Pat Garrett & Billy the Kid Review

Thirty years before Pat Garrett & Billy the Kid stormed cinemas, the view of the Old West was one of rewarding heroes in difficult circumstances. Henry Fonda and John Wayne had done much to present the genre as a place for respectable big shots to throw their weight around, get the girl, shoot the bad guy and be home in time for an inevitably large glass of whisky. But that was thirty years ago. Those last flickers of respectable, full-bodied heroes swaggering through dusty streets were lost, and in its place, the anti-hero antithesis of Clint Eastwood and the twirling villainy of Lee Van Cleef had produced stronger results. Pat Garrett & Billy the Kid performs the latter of the two mindsets, its anti-heroes are likeable, but not all that redeemable. 

With such a lack of redeemability, it is up to those that embody the eponymous characters to give us reason to care for their fates. James Coburn and Kris Kristofferson make for an excellent leading pair. We meet them while they are at odds, but there is underlying respect even in the moments of their first, immediate shootout. It is expanded upon naturally. Somewhat similar to that of Butch Cassidy and the Sundance Kid, but its major variation being these gentlemen hate one another. There is an awkward camaraderie between the two, a game of cat and mouse plays out with exceptional excitement. Cool and collected Garrett (Coburn) keeps his officers and deputies in order, while Billy the Kid (Kristofferson) makes problems for many, and for no good reason either. There is respect between the two, but not enough to stop them from attempting to end the life of the other. 

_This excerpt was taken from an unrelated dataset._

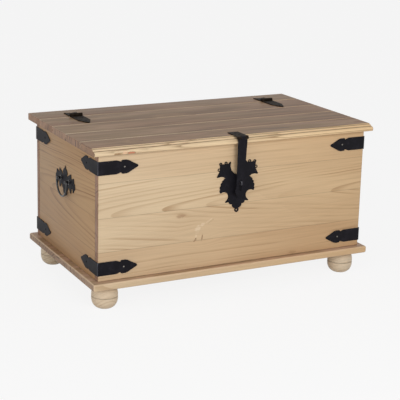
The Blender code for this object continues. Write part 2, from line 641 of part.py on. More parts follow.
def build_escutcheon_and_staple(front):
    half, height = ESCUTCHEON_WIDTH / 2, ESCUTCHEON_HEIGHT
    foot = staple_level() - ESCUTCHEON_BELOW_STAPLE
    level = ESCUTCHEON_BELOW_STAPLE
    leg = STAPLE_HEIGHT / 2 - STAPLE_WIRE_RADIUS
    holes = [circle((0, level + side * leg), STAPLE_WIRE_RADIUS + SEAT_GAP) for side in (-1, 1)]
    for across, up, radius in LOOP_HOLE_SHARES:
        for side in (-1, 1) if across else (1,):
            holes.append(circle((side * across * half, up * height), radius))
    bm = bmesh.new()
    slab(bm, mirrored_outline(ESCUTCHEON_SHARES, half, height), holes, SEAT_GAP, SEAT_GAP + ESCUTCHEON_PLATE,
         facing_front)
    add("escutcheon", mesh_from(bm, "escutcheon"), iron("escutcheon"), (0, FRONT_FACE, foot))

    lean = hasp_lean()
    down = (HASP_AXIS.z - staple_level()) / math.cos(lean)
    inner_face = FRONT_FACE - HASP_AXIS.y - HASP_PLATE / 2 - down * math.sin(lean)
    crown = inner_face + STAPLE_PAST_HASP - STAPLE_WIRE_RADIUS
    bend = STAPLE_BEND_RADIUS
    upper = rounded_corner((crown - bend, leg - bend), bend, 90, 0, STAPLE_BEND_STEPS)
    lower = rounded_corner((crown - bend, bend - leg), bend, 0, -90, STAPLE_BEND_STEPS)
    line = [(-STAPLE_LEG, leg), *upper, *lower, (-STAPLE_LEG, -leg)]
    rod("staple", [(0, -out, up) for out, up in line], STAPLE_WIRE_RADIUS, iron("staple"),
        (0, FRONT_FACE, staple_level()))
    reach, radius = STAPLE_LEG + SEAT_GAP, STAPLE_WIRE_RADIUS + SEAT_GAP
    for name, side in (("upper", 1), ("lower", -1)):
        hole = cylinder_mesh("staple_hole", radius, -CUT_OVERRUN, reach, HOLE_SIDES, "Y")
        place = (0, FRONT_FACE, staple_level() + side * leg)
        use_boolean(front, add("staple_hole_" + name, hole, wood("staple_hole"), place), "DIFFERENCE")


def post_mesh():
    """A turned post of the drop handle, standing out from the plate along X, with a ball end for the eye."""
    base, shoulder = HANDLE_PLATE / 2, HANDLE_PLATE + POST_COLLAR_HEIGHT
    profile = [(0, base), (POST_COLLAR_RADIUS, base), (POST_COLLAR_RADIUS, shoulder - POST_COLLAR_HEIGHT / 2),
               (POST_RADIUS, shoulder)]
    ball = rounded_corner((0, BAIL_STAND_OFF), POST_EYE_RADIUS, POST_BALL_FROM, 90, POST_BALL_STEPS)
    profile += ball[:-1] + [(0, BAIL_STAND_OFF + POST_EYE_RADIUS)]
    post = turned_mesh("handle_post", profile, POST_SIDES)
    for vert in post.vertices:
        vert.co = Vector((vert.co.z, vert.co.y, -vert.co.x))
    return post


def bail_line():
    """Centre line of the bail from the tip of one end through the post, round the drop and back."""
    bend = BAIL_BEND_RADIUS
    start = POST_SPREAD + POST_EYE_RADIUS + BAIL_SIDE_CLEARANCE + bend
    inner = POST_SPREAD - POST_EYE_RADIUS - BAIL_RADIUS
    corner = rounded_corner((start - bend, -bend), bend, 90, 0, BAIL_BEND_STEPS)
    drop = BAIL_DROP - BAIL_RADIUS - bend
    half = [(inner, 0), *corner]
    for step in range(1, BAIL_STEPS // 2 + 1):
        angle = math.pi / 2 * step / (BAIL_STEPS // 2)
        half.append((start * math.cos(angle), -bend - drop * math.sin(angle)))
    half[-1] = (0, -bend - drop)
    whole = half + [(-across, up) for across, up in reversed(half[:-1])]
    return [(0, across, up) for across, up in whole]


def build_handles(bail_axes):
    outline = mirrored_outline(HANDLE_SHARES, HANDLE_WIDTH / 2, HANDLE_HEIGHT)
    reach = POST_EYE_RADIUS + CUT_OVERRUN
    for (name, side), axis in zip((("left", -1), ("right", 1)), bail_axes):
        face = (side * BODY_WIDTH / 2, CENTRE_Y, HANDLE_LEVEL)
        turn = math.pi if side < 0 else 0.0
        bm = bmesh.new()
        slab(bm, outline, [], SEAT_GAP, HANDLE_PLATE, facing_right)
        finish = iron("handle_plate_" + name)
        plate = add("handle_plate_" + name, mesh_from(bm, "handle_plate"), finish, face, turn)
        for end_name, end in (("front", -1), ("back", 1)):
            y = CENTRE_Y + end * POST_SPREAD
            post = add("post_%s_%s" % (name, end_name), post_mesh(), finish, (face[0], y, BAIL_LEVEL), turn)
            use_boolean(plate, post, "UNION")
            bore = cylinder_mesh("eye", BAIL_RADIUS + SEAT_GAP, -reach, reach, POST_SIDES, "Y")
            eye = add("eye_%s_%s" % (name, end_name), bore, finish, (axis.location.x, y, BAIL_LEVEL))
            use_boolean(plate, eye, "DIFFERENCE")
        rod("bail_" + name, bail_line(), BAIL_RADIUS, iron("bail_" + name), axis.location, axis=axis)


def strap_stations():
    """Along the strap from tip to tip: distance from the corner along the body, half height."""
    half = STRAP_HEIGHT / 2
    arm = [(share * STRAP_ARM, height_share * half) for share, height_share in STRAP_SHARES]
    return [(-along, high) for along, high in reversed(arm)], arm


def strap_mesh():
    """A flat strap bent round an upright corner at the origin, its arms along -X and +Y, outside the body."""
    before, after = strap_stations()
    inner, outer = SEAT_GAP, SEAT_GAP + STRAP_PLATE
    inner_bend = STRAP_PLATE / 4
    bend = Vector((inner - inner_bend, inner_bend - inner))
    sections = []
    for along, high in before:
        sections.append((Vector((along, -inner)), Vector((along, -outer)), high))
    half = STRAP_HEIGHT / 2
    for step in range(STRAP_BEND_STEPS + 1):
        angle = math.radians(-90 + 90 * step / STRAP_BEND_STEPS)
        spoke = Vector((math.cos(angle), math.sin(angle)))
        sections.append((bend + spoke * inner_bend, bend + spoke * (inner_bend + STRAP_PLATE), half))
    for along, high in after:
        sections.append((Vector((inner, along)), Vector((outer, along)), high))
    bm = bmesh.new()
    rings = []
    for inside, outside, high in sections:
        rings.append([bm.verts.new((*inside, -high)), bm.verts.new((*outside, -high)),
                      bm.verts.new((*outside, high)), bm.verts.new((*inside, high))])
    for first, second in zip(rings, rings[1:]):
        for index in range(4):
            after_index = (index + 1) % 4
            bm.faces.new((first[index], first[after_index], second[after_index], second[index]))
    bm.faces.new(rings[0])
    bm.faces.new(rings[-1])
    return mesh_from(bm, "corner_strap", smooth=True)


def build_corner_straps():
    strap = strap_mesh()
    corners = (("front_right", 1, -1, 0), ("back_right", 1, 1, 90), ("back_left", -1, 1, 180),
               ("front_left", -1, -1, 270))
    levels = (("lower", FLOOR_LEVEL + STRAP_END_DISTANCE), ("upper", RIM_LEVEL - STRAP_END_DISTANCE))
    for level_name, level in levels:
        for corner_name, side, end, turn in corners:
            name = "corner_strap_%s_%s" % (level_name, corner_name)
            place = (side * BODY_WIDTH / 2, CENTRE_Y + end * BODY_DEPTH / 2, level)
            add(name, strap, iron(name), place, math.radians(turn))


def build_chest():
    clear_scene()
    lid_axis = add_axis("lid_axis", LID_AXIS)
    hasp_axis = add_axis("hasp_axis", HASP_AXIS)
    reach = BODY_WIDTH / 2 + BAIL_STAND_OFF
    bail_axes = [add_axis("left_bail_axis", (-reach, CENTRE_Y, BAIL_LEVEL)),
                 add_axis("right_bail_axis", (reach, CENTRE_Y, BAIL_LEVEL))]
    build_feet_and_base()
    front = build_box()
    build_top(lid_axis)
    build_hinges(lid_axis)
    build_hasp(lid_axis, hasp_axis)
    build_escutcheon_and_staple(front)
    build_handles(bail_axes)
    build_corner_straps()


build_chest()
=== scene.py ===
"""Finish, fasteners, light and camera for a waxed pine blanket chest with black iron hardware.

Metres, +Z up, the front towards -Y. Boards, hinges, hasp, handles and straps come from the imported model.
Their arrises are eased here, and the feet, bails, staple, nails and screws are made finer.
"""
import json
import math
from typing import NamedTuple

import bmesh
import bpy
from mathutils import Matrix, Vector


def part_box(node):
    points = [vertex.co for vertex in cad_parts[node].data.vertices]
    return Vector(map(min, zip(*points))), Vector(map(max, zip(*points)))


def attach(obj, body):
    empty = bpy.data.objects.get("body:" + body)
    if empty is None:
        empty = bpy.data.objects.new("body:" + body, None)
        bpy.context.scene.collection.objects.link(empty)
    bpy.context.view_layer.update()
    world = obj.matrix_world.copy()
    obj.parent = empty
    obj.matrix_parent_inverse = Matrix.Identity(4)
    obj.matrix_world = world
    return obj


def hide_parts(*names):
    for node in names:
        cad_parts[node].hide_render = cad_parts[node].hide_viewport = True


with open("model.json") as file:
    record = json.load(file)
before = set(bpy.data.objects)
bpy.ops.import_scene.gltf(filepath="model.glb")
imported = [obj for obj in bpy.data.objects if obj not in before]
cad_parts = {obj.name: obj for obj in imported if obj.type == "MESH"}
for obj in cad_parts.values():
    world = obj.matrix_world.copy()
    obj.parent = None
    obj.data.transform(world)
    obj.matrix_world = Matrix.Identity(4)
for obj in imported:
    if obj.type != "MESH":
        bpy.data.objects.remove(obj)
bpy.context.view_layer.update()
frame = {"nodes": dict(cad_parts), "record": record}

# Camera, fitted to the photograph's corners: 36 mm film, picture 400 x 400
CAMERA_PLACE = (-1.6324, -3.0910, 1.2094)
CAMERA_PITCH = math.radians(13.96)
CAMERA_YAW = math.radians(-25.90)
CAMERA_ROLL = math.radians(1.0)
CAMERA_LENS = 105.94
CAMERA_SHIFT = (0.10, -0.10)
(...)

Its set-pieces benefit tremendously from a Bob Dylan-composed soundtrack. A shootout with Garrett and Kid culminates with some decent back-and-forth dialogue and some exceptional soundtrack work from Dylan. What matters most is the impact. Here, those acoustic notes are used as a backdrop to interpret character mindsets. As a few notes linger under the pause between a shootout, Sam Peckinpah’s direction holds its nerve and waits those few extra moments for an added layer of excellence. It is within these moments that Pat Garrett & Billy the Kid comes to life, and thankfully they are abundant. Shootouts and stellar moments of respect between the titular characters are the bread and butter of this feature. Peckinpah toyed with these familiar components in The Wild Bunch, but they are better realised with his gritty western ensemble that brings life to two legends of the old west.  

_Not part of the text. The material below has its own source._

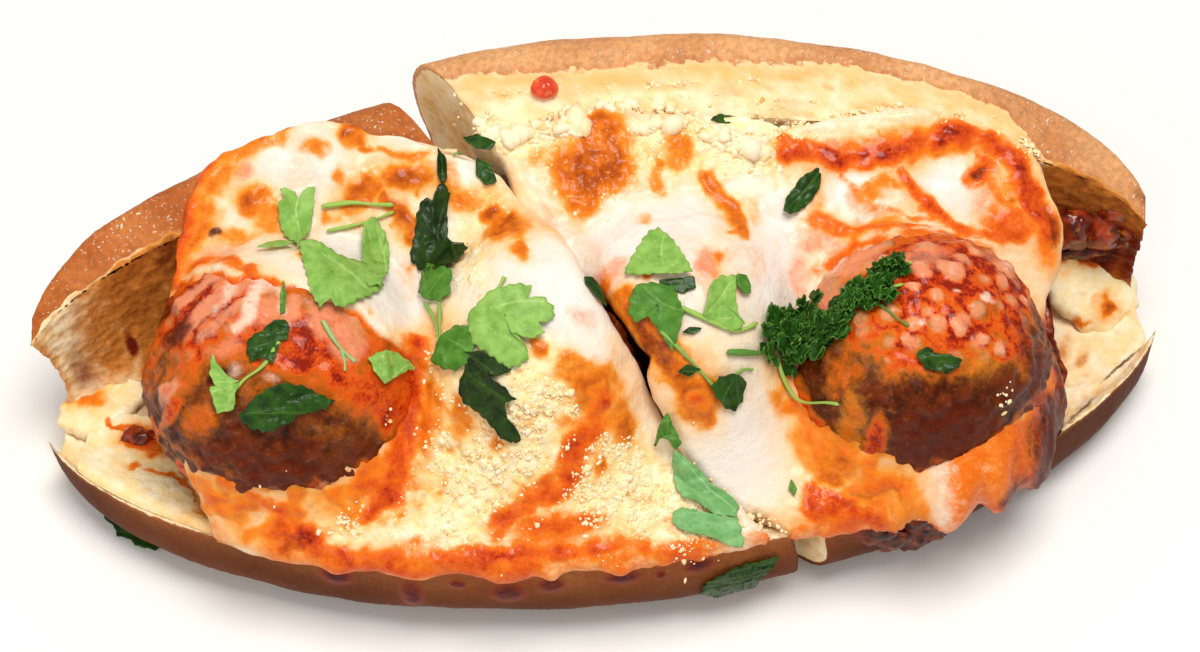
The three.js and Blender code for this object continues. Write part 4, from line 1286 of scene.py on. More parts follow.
def strewnCrumbs(key, material):
    # a zone gets crumbs by its area and share, evenly over its oval with a few strays; they stay
    # where noise says, where the melt is high enough, and less where it is wet
    plan = drifts[key]
    draw = np.random.default_rng(plan["seed"])
    count = plan["count"] // 1
    zones = np.array(plan["zones"])
    share = zones[:, 2] * zones[:, 3] * zones[:, 5]
    cx, cy, length, width, turn, _ = zones[draw.choice(len(zones), size=count, p=share / share.sum())].T
    r = np.sqrt(draw.random(count)) * (1 + 0.25 * draw.normal(size=count))
    a = draw.uniform(0, 2 * math.pi, count)
    dx, dy = turned(r * np.cos(a) * length, r * np.sin(a) * width, turn)
    x, y = cx + dx, cy + dy
    clump = noise(stacked(x, y, 0), 4.5, 81)
    masks = meltMasks(plan.get("half", key), x, y, 0 * x)
    wet = np.maximum(masks["sauce"], masks["toast"])  # where few crumbs stay
    keep = (clump > -0.3) & (heightAt(topMap, x, y) > 18) & (draw.random(count) > 2.4 * wet - 0.1)
    x, y, clump = x[keep], y[keep], clump[keep]
    sizes = np.clip(0.3 * np.exp(0.45 * draw.normal(size=len(x))), 0.16, 1.0)
    sizes = sizes * (1 + 0.5 * clump) * plan["grow"]
    tones = np.clip(plan["tone"] + 0.25 * draw.normal(size=len(x)), 0, 1)
    centres = stacked(x, y, heightAt(topMap, x, y) - plan["sunk"] * sizes)
    looseLumps("cheese_crumbs_" + key, centres, sizes, tones, material, "cheese", plan["seed"])


crumbStuff = crumbMaterial()
for key in drifts:
    strewnCrumbs(key, crumbStuff)
print("cheese crumbs strewn")


# Parsley: flat leaflets, some bright and fresh, some wilted dark in the oven, and a curly sprig

herbLook = {
    "fresh": {"name": "flat parsley, fresh cut", "rough": .42,
              "leaf": ("#76A342", "#94BE5C"), "vein": "#B9D384", "stem": "#9CBE58"},
    "blue": {"name": "flat parsley, underside up", "rough": .42,
             "leaf": ("#6AA45C", "#86B876"), "vein": "#ACD092", "stem": "#9CC27C"},
    "mid": {"name": "flat parsley, warmed through", "rough": .42,
            "leaf": ("#417420", "#5C8E34"), "vein": "#80AA50", "stem": "#86AC54"},
    "dark": {"name": "flat parsley, wilted in the oven", "rough": .3,
             "leaf": ("#18320C", "#2E5416"), "vein": "#4C742A", "stem": "#5E8A3A"},
    "wilted": {"name": "flat parsley, baked dark and oily", "rough": .3,
               "leaf": ("#14280A", "#2A4410"), "vein": "#445E1A", "stem": "#5A7A2C"},
    "curly": {"name": "curly parsley, ruffled and wilting", "rough": .42,
              "leaf": ("#183A0A", "#30601A"), "vein": "#5C8E30", "stem": "#7FA844"},
}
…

Composition from Dylan, direction from Peckinpah, and a supporting performance from Jason Robards. What a trio. What a time. Pat Garrett & Billy the Kid represents the best of the Hollywood western, with its slick gunfights and engaging script, one that captures the violent nature of outlaws and their love of violence. “I can still hold a gun,” one gleeful outlaw says after taking a gutshot. Peckinpah captures that desire to go out in a blaze of glory, to cement their legacy, for that is all they can do. Capturing that definitive tragedy is something Peckinpah can do with no trouble, and the contrast these characters have with The Duke and Fonda are delightfully well-realised and expressed not with venom, but with countenance for the performers that moulded what was to follow.